At this stage, you’ll head to the next tier of management. The easiest way to think about this might be managing the managers, or “middle management.” In a small agency, lets say less than 50 people, you’ll be pretty close to the highest tier of leadership now.
Your new role involves checking productivity numbers of the teams you manage and making sure that each client has the resources they need and are getting value from the work. Speaking of “resources,” you’ll probably be talking a lot more about budgets now. And invoices. And payment terms. And accounts receivable.
Guess what you won’t be talking about now: Schema markup. AdWords setups. You know, all that subject matter stuff you put your nose to the grindstone to learn to justify getting where you are today.
If this sounds like a personal nightmare, you might not be alone. You might never log in to a client’s ad account or facebook page at all. Instead you might find yourself mediating a conflict between your team members who are working through an honest misunderstanding with each manager’s clients’ genuine best interests in mind.
Counter to this model is one where subject matter experts remain rooted in the subject matter. This seems like a natural solution, considering the tale of woe I cleverly wove above, but what about career growth? With the old paradigm still the status quo in the industry, how will you demonstrate your growth to peers outside the company?
Whereas the subject matter got us into this mess in the first place, previously being leveraged so far as to promote yourself out of the subject matter itself, perhaps these areas of study can get us out of this mess.
When a great account manager gets promoted out of account management, naturally someone needs to take their place. This person will have a learning curve, and clients typically have an aversion to change when their current account structure is working for them.
Wouldn’t it be great if instead of subject matter growth ultimately removing a resource from accounts, it made the services deeper and each client’s account more stable and successful? That’s the alternative I am advocating for here.
In this new paradigm, subject matter experts should be given opportunities to explore new areas and experiment with new tactics. Rather than needing to learn about how to motivate teams or mediate conflicts in their new role, the subject-matter practitioners could become amazing at a new type of AdWords feature or facebook ad targetting.
Our industry is one in which sharing is rampant. If we go back to an employee’s need to share their career success with the world, this sharing is one of the most gratifying ways to do this. If you are genuinely contributing to the community, using your researched subject matter as a foundation for growing the collective knowledge of the field, then this value will be easy to recognize by industry peers.

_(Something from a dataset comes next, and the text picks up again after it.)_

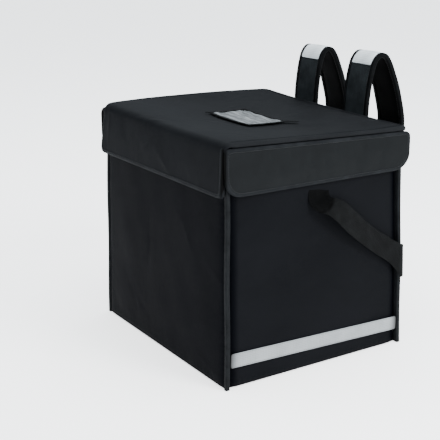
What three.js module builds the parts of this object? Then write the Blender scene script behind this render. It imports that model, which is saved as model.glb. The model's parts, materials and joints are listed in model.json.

What about job titles? There are a few ways to approach this. One way is to reward growth with seniority qualifiers like “senior,” or “lead.” These communicate value and seniority, while still maintaining the subject matter noun that completes the second half of the title.
The second approach is to forget about this completely. Understand that titles are mostly for people outside the company and do two things: let clients know they are talking to the right person to help industry professionals understand what roles a job candidate had in the past to match them with the right senior role if they choose to switch to a new team. The latter item is going to be a concern to an employee who would have seen middle management as a path to career growth in the old paradigm. As idealistic as it might sounds, forgetting about titles might not be the wisest option.
Both approaches to titles are supported by investing company resources into helping that employee share their subject matter knowledge with the industry. By proving a opportunity to communicate this to the world, you satisfy the need to communicate that clients are talking to the right person and that rival agencies are indeed looking at an expert in the field. As they say, “develop your employees so that they can get a job anywhere, but treat them so well that they don’t.”
OK, there’s one final hurdle here that some of you reading this might be wondering about. What does this mean for peoples’ pay? By smashing the old paradigm, you must also abandon the notion that salary increases should be attained by crossing these old thresholds. People need to be paid their worth and it must be done in such a way that their ability to be snatched up at any moment by a competitor is kept in mind. If you run your company well, employees won’t want to leave, so you would be wise to reward people who are investing in the very things that make your services, and your clients, stronger. Never tell your most talented practitioners that they can’t have a raise because they still practice.
As I write this, I’m reflecting on the fact that I myself have never been a subject matter expert. My expertise lies in communicating our team’s value, listening to clients, and making sure that I am getting out of the way of our team so they can do great work. I was hired without a foundation in advertising and have developed my skill as a listener and relationship builder. Our subject matter experts are loads more important to our clients than I am, and I do everything I can to get out of their way so they can push the limits on their accounts.
As DragonSearch undergoes many changes in 2015, two aspects of our company stand out as the most important; our clients and our people. The new paradigm is a way that we can invest in both, all while becoming a stronger and more resilient organization.